Filmmakers Myles Kane and Josh Koury don’t entirely corral the lurid proceedings into a fully satisfying examination of any given one of their smorgasbord of themes, but the movie’s self-awareness stitches up several of the fraying edges.

Some of the film’s framework is provided by the print history of the weird Foos/Talese acquaintance. Entertaining talk show clips of Talese discussing Thy Neighbor’s Wife, his 1981 book on sexual practice and behavior in post-World War 2 America, connect the dots to Foos, who contacted the journalist in anticipation of the book’s publication to “confess” to his prurient and illegal proclivities looking at people without their knowledge or consent. Talese smelled a project, and following years of preparation, published “The Voyeur’s Motel” in the April 11, 2016 issue of The New Yorker.

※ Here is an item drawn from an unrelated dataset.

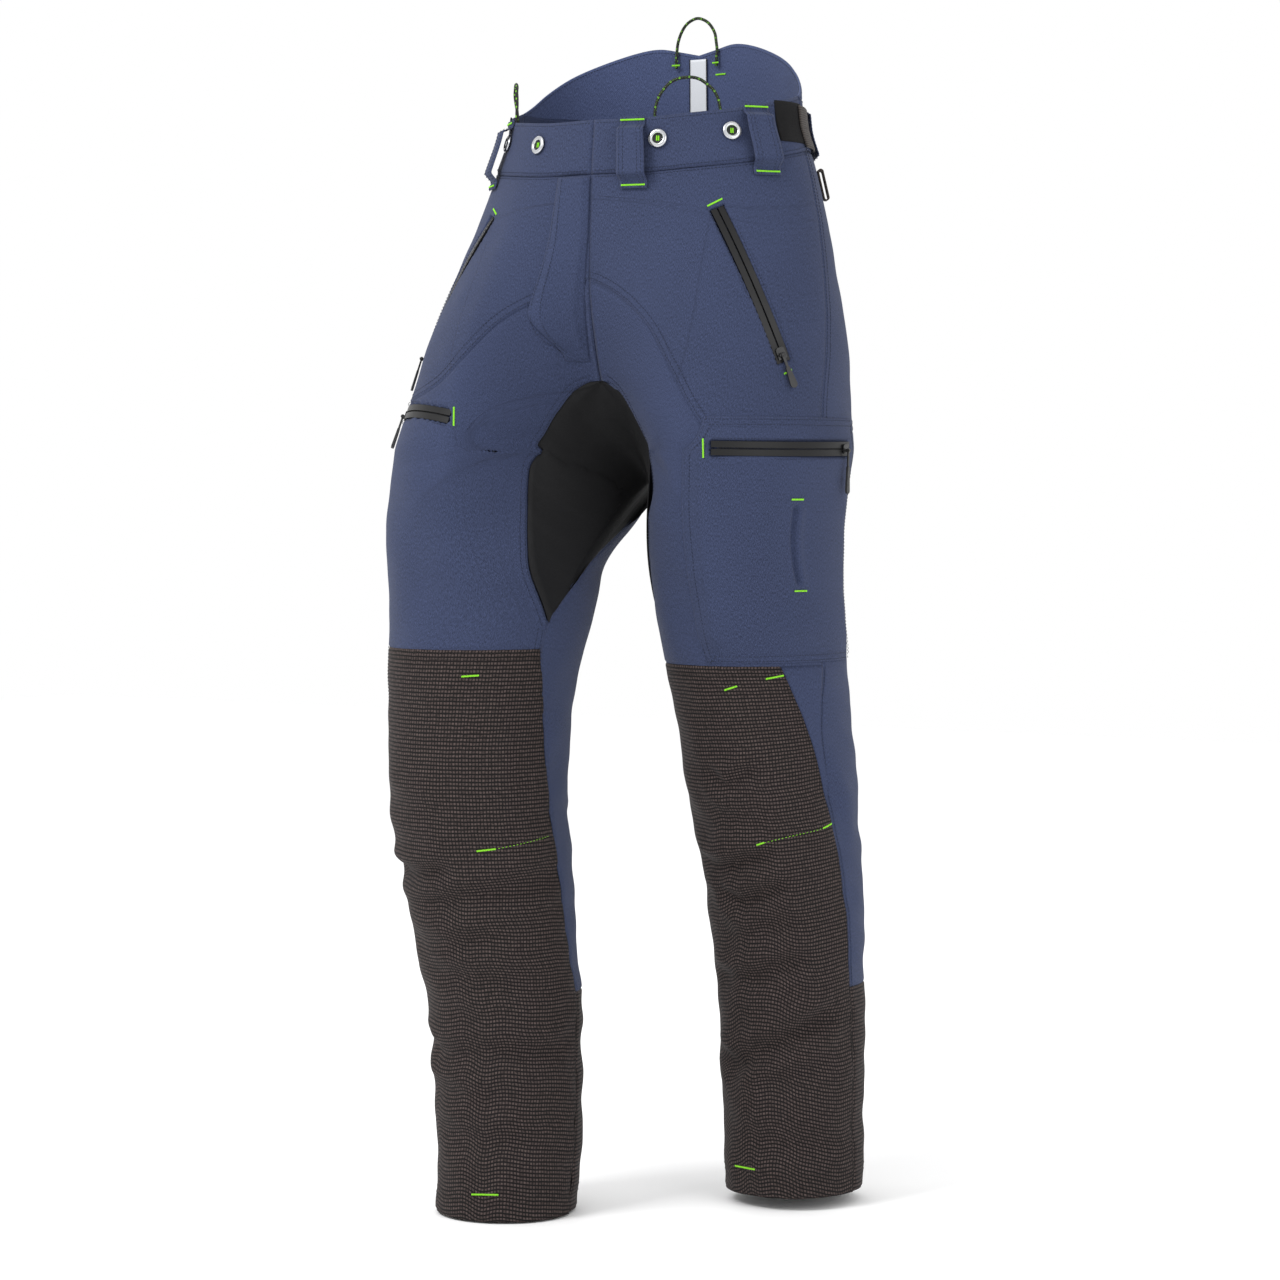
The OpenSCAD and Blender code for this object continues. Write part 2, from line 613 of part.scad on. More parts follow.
// A zip lies along its chord: [middle, axes, chord length, bend radius, turning centre]
function zip_frame(side, a, b, n) =
  let (p = lifted(side, a[0], a[1], n), q = lifted(side, b[0], b[1], n),
       f = face_at(side, (a[0] + b[0]) / 2, (a[1] + b[1]) / 2), m = f[0] + n * f[1],
       t = unit(q - p), o = unit(f[1] - (f[1] * t) * t), mid = (p + q) / 2, s = (m - mid) * o,
       c = norm(q - p), r = (c * c / 4 + s * s) / (2 * s))
  [mid + 0.5 * s * o, [t, cross(o, t), o], c, r, mid + (s - r) * o];
function hip_zip(side) = zip_frame(side, [0.23, -84], [0.37, -224], -0.6);
function fly_line() = zip_frame(RIGHT, [0.034, -58], [0.034, -164], -4.4);
function cargo_arc() = zip_frame(LEFT, [0.29, -302], [0.53, -302], pocket_out - 0.6);
function thigh_arc() = zip_frame(RIGHT, [0.165, -273], [0.4, -273], -0.6);

tape_t = 0.8;
slot = 0.8;
coil_w = 1.9;
coil_h = 1.5;
slider_l = 11;
slider_w = 8.4;
plate_t = 1.2;
plate_gap = 0.5;
bar_h = 3.9;
bar_r = 0.7;
bar_off = 1.5;
end_room = 8;
window_room = 0.7;
half_tape = tape_w / 2;
coil_low = tape_t + coil_h;

// Cross-section of one tape and its coil, across and out
module tape_outline() {
  translate([slot, -tape_t]) square([half_tape - slot, tape_t]);
  translate([slot, -coil_low]) square([coil_w, coil_low]);
}
module straight_zip(f) {
  color(black) at_axes(f[0], f[1]) for (m = [0, 1]) mirror([0, m, 0])
    rotate([90, 0, 90]) linear_extrude(f[2], center = true) tape_outline();
}
// Slot for the fly zip, long enough for its pull tab at the bottom
module fly_window() {
  f = fly_line();
  l = f[2] + 2 + fly_pull_l - end_room + 4;
  at_axes(f[0], f[1]) translate([(l - f[2] - 2) / 2, 0, 0])
    cube([l, tape_w + 2 * window_room, 18], center = true);
}
function arc_angle(f) = 2 * asin(f[2] / 2 / f[3]);
// Band round the turning axis of a bent zip, from y0 across and r0 out
module arc_band(f, y0, w, r0, h, extra = 0) {
  a = arc_angle(f) + extra;
  at_axes(f[4], f[1]) rotate([90, 0, 0]) rotate([0, 0, 90 - a / 2]) rotate_extrude(angle = a, $fn = 180)
    translate([f[3] + r0, y0]) square([h, w]);
}
module arc_zip(f) {
  a = arc_angle(f);
  color(black) at_axes(f[4], f[1]) for (m = [0, 1]) mirror([0, m, 0])
    rotate([90, 0, 0]) rotate([0, 0, 90 - a / 2]) rotate_extrude(angle = a, $fn = 180)
      translate([f[3], 0]) mirror([1, -1, 0]) tape_outline();
}
module arc_window(f) {
  arc_band(f, -half_tape - window_room, tape_w + 2 * window_room, -9, 18, 1.2);
}
// Axes of a bent zip turned along its bend by an angle
function turned(a, d) = [cos(d) * a[0] - sin(d) * a[2], a[1], cos(d) * a[2] + sin(d) * a[0]];
function arc_axes(f, d) = turned(f[1], d);
function arc_spot(f, d) = f[4] + f[3] * arc_axes(f, d)[2];
function end_angle(f) = (f[2] / 2 - end_room) / f[3] * 180 / PI;

// Slider: two plates round the coils, a post between the tapes and a bar for the pull tab
module slider_body(hang) {
  top = plate_gap + plate_t;
  low = -coil_low - plate_gap;
  difference() {
    translate([-slider_l / 2, -slider_w / 2, plate_gap]) cube([slider_l, slider_w, plate_t]);
    for (y = [-1, 1]) translate([-slider_l / 2, y * slider_w / 2, 0]) rotate([0, 0, 45])
      cube([2.4, 2.4, 9], center = true);
  }
  translate([-1.5, -0.4, low - 0.1]) cube([3, 0.8, plate_gap - low + 0.2]);
  translate([-slider_l / 2, -3.2, low - plate_t]) cube([slider_l, 6.4, plate_t]);
  rotate([0, 0, hang]) {
    for (y = [-1, 1]) translate([bar_off - 1, y * 2.6 - 0.4, top - 0.1]) cube([2, 0.8, bar_h - top + 0.9]);
    translate([bar_off, 0, bar_h]) rotate([90, 0, 0]) cylinder(h = 5.4, r = bar_r, center = true, $fn = 32);
  }
}
// Pull tab: eye round the bar, a short neck of cord and a moulded grip
module pull_tab(hang, l) {
  eye_in = bar_r + pull_play;
  eye_out = eye_in + 0.8;
  rotate([0, 0, hang]) translate([bar_off, 0, bar_h]) difference() {
    union() {
      rotate([90, 0, 0]) cylinder(h = 3.4, r = eye_out, center = true, $fn = 32);
      translate([0.5, -1.2, -0.8]) cube([l * 0.4, 2.4, 1.6]);
      translate([l * 0.36, 0, 0]) hull() {
        translate([2, 0, -1]) cylinder(h = 2, r = 2, $fn = 24);
        translate([l * 0.64 - 3.4, 0, -1]) cylinder(h = 2, r = 3.4, $fn = 24);
      }
    }
    rotate([90, 0, 0]) cylinder(h = 6, r = eye_in, center = true, $fn = 32);
  }
}

// Sliders of the bent zips rest at the lower or rear end
module arc_at(f) {
  at_axes(arc_spot(f, end_angle(f)), arc_axes(f, end_angle(f))) children();
}
module hip_zip_left() { arc_zip(hip_zip(LEFT)); }
module hip_zip_right() { arc_zip(hip_zip(RIGHT)); }
module hip_zip_slider_left() { color(black) arc_at(hip_zip(LEFT)) slider_body(0); }
module hip_zip_slider_right() { color(black) arc_at(hip_zip(RIGHT)) slider_body(0); }
module hip_zip_puller_left() { color(black) arc_at(hip_zip(LEFT)) pull_tab(0, pull_l); }
module hip_zip_puller_right() { color(black) arc_at(hip_zip(RIGHT)) pull_tab(0, pull_l); }

// The straight fly zip rests closed, with its slider at the top
fly_pull_l = 20;
module fly_at() {
  at_axes(fly_line()[0], fly_line()[1]) translate([end_room - fly_line()[2] / 2, 0, 0]) children();
}
module fly_zip() { straight_zip(fly_line()); }
module fly_zip_slider() { color(black) fly_at() slider_body(0); }
module fly_zip_puller() { color(black) fly_at() pull_tab(0, fly_pull_l); }

// The level zips' pull tabs hang across them
cargo_hang = -90;
thigh_hang = 90;
cargo_pull_l = 40;
module cargo_zip() { arc_zip(cargo_arc()); }
module cargo_zip_slider() { color(black) arc_at(cargo_arc()) slider_body(cargo_hang); }
module cargo_zip_puller() { color(black) arc_at(cargo_arc()) pull_tab(cargo_hang, cargo_pull_l); }
module thigh_zip() { arc_zip(thigh_arc()); }
module thigh_zip_slider() { color(black) arc_at(thigh_arc()) slider_body(thigh_hang); }
module thigh_zip_puller() { color(black) arc_at(thigh_arc()) pull_tab(thigh_hang, pull_l); }

// ---- Bar tacks -----------------------------------------------------------------------

tack_w = 2;
tack_h = 0.8;
// Each tack: [side, u, z, turn, length, cloth face under it]
loop_spots = [[LEFT, 0.083], [LEFT, 0.335], [RIGHT, 0.29], [LEFT, 0.66], [RIGHT, 0.66]];
loop_tacks = [for (p = loop_spots) for (e = [3, loop_h - 3])
  [p[0], p[1], band_top(p[1]) + 1 - e, 0, 22, loop_end + loop_t]];
cloth_tacks = [
  [LEFT, 0.292, -525, 4, 15, 0], [LEFT, 0.298, -671, 4, 8, 0], [LEFT, 0.212, -985, 0, 26, 0],
  [RIGHT, 0.168, -510, 4, 15, 0], [RIGHT, 0.145, -670, 6, 17, 0], [RIGHT, 0.205, -996, 2, 26, 0],
  [LEFT, slit_u, slit_z[0] + 4, 0, 14, 7.2], [LEFT, slit_u, slit_z[1] - 4, 0, 14, 7.2],
  [LEFT, 0.278, -302, 90, 17, 7.2], [RIGHT, 0.157, -273, 90, 17, 0],
  [LEFT, 0.226, -77, 8, 15, 0], [LEFT, 0.381, -235, 8, 15, 0],
  [RIGHT, 0.226, -77, -8, 15, 0], [RIGHT, 0.381, -235, -8, 15, 0]
];
module tack(t) {
  on_cloth(t[0], t[1], t[2], t[5] + 0.3, t[3]) translate([-t[4] / 2, -tack_w / 2, 0])
    cube([t[4], tack_w, tack_h]);
}
module bar_tacks() {
  color(green) for (t = concat(cloth_tacks, loop_tacks)) tack(t);
}

front_hip_panel_left();
front_hip_panel_right();
front_thigh_panel_left();
front_thigh_panel_right();
knee_shin_panel_left();
knee_shin_panel_right();
knee_dart_left();
knee_dart_right();
back_leg_panel_left();
back_leg_panel_right();
lower_back_panel_left();
lower_back_panel_right();
seat_panel_left();
seat_panel_right();
crotch_gusset();
back_yoke();
back_waistband();
front_waistband_left();
front_waistband_right();
fly_facing();
hem_facings();
cut_pad_left();
cut_pad_right();
leg_lining_left();
leg_lining_right();
cargo_pocket();
slit_pocket_welt();
belt_loop_left_front();
belt_loop_left_side();
belt_loop_left_back();
belt_loop_right_front();
belt_loop_right_back();
belt_loop_centre_back();
tool_loop_left();
brace_buttons();
brace_cord_back();
brace_cord_left();
brace_cord_right();
adjuster_patch_left();
adjuster_patch_right();
adjuster_tab_left();
adjuster_tab_right();
reflective_strip();
bar_tacks();
hip_zip_left();
hip_zip_slider_left();
hip_zip_puller_left();
hip_zip_right();
hip_zip_slider_right();
hip_zip_puller_right();
cargo_zip();
cargo_zip_slider();
cargo_zip_puller();
thigh_zip();
thigh_zip_slider();
thigh_zip_puller();
fly_zip();
fly_zip_slider();
fly_zip_puller();
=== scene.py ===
"""Arborist chainsaw trousers: cloth, seams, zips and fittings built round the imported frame."""

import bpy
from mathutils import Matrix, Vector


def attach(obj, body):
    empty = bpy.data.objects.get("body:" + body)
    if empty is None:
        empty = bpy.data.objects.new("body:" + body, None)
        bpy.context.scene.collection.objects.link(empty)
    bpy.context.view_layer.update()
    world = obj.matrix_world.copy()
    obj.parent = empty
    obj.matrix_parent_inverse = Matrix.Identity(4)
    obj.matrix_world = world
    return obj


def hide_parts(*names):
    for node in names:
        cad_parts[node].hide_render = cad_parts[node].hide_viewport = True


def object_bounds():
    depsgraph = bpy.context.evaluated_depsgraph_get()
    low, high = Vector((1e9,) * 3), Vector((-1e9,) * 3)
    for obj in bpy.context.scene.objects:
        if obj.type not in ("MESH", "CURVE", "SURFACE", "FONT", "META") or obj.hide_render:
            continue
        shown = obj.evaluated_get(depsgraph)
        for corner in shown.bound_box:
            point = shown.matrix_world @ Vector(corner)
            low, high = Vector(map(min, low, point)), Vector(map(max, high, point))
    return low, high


bl_info = {
    "name": "Chainsaw trousers",
    "version": (1, 0, 0),
    "blender": (4, 5, 0),
    "location": "3D Viewport > Sidebar > Trousers",
    "description": "Builds padded work trousers in a walking stance",
    "category": "Object",
}

import math

import bpy
import numpy as np
from mathutils import Vector

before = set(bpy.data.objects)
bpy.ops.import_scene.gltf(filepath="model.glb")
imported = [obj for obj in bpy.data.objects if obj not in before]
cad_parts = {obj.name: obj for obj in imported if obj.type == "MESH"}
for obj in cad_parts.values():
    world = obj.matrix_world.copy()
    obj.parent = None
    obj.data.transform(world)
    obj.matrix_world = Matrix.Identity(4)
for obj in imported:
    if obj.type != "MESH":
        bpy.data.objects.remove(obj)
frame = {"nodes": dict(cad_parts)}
CAD_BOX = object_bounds()
MM = 0.001
LEFT, RIGHT, RING = 1, -1, 0
ROOT = "trousers"

# ---- Garment surface, as in the part's source: places [u, z], millimetres --------------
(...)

Later, a full-length book expansion with the same title spectacularly backfired, as negative reviews and questions of basic fact-checking triggered Talese to disavow his own work (a position he later recanted), and conclude that things he wrote as fact could not necessarily be trusted.

Kane and Koury, who enjoy complete access to Talese and Foos throughout their movie, even when the subjects appear to be on the outs with each other, depict the unlikely pairing of the impeccably dressed cosmopolitan and the wheezing baseball card collector as a marriage of opposites bound by a mutual affinity for the spotlight and a parallel penchant for out-of-bounds sexual thrills.

The directors film reconstructions of unwitting travelers observed through the custom-cut ceiling vents in the Manor House Hotel where Foos lurked in Aurora, Colorado. In one surreal vignette, Talese’s necktie dangles down through the gap, and all participants affirm that the writer did indeed join Foos in the act.

The ethical questions on this point are not explored as thoroughly as hoped, and the later sections of the film turn to the fallout that strains the partnership, even though Kane and Koury maintain at least the illusion that for a time, Foos and Talese symbiotically fed on what the other could provide.

Had the directors doubled down on mining the narcissism and outsized ego driving the subjects toward some kind of guaranteed mutual destruction, Voyeur might have moved beyond the intriguing but superficial jousting over just how much of Foos’s tale is true.

At 85, Talese has now seen his once mighty reputation dismantled by the carelessness of his reporting on the Foos story, his sexist comments on women writers, and the utter lack of comprehension and sensitivity regarding Kevin Spacey’s predatory behavior and history of sexual assault.

Voyeur will not do anything to rehabilitate his image as a literary celebrity capable of bringing the reader into the orbits of Joe DiMaggio, Frank Sinatra, and others.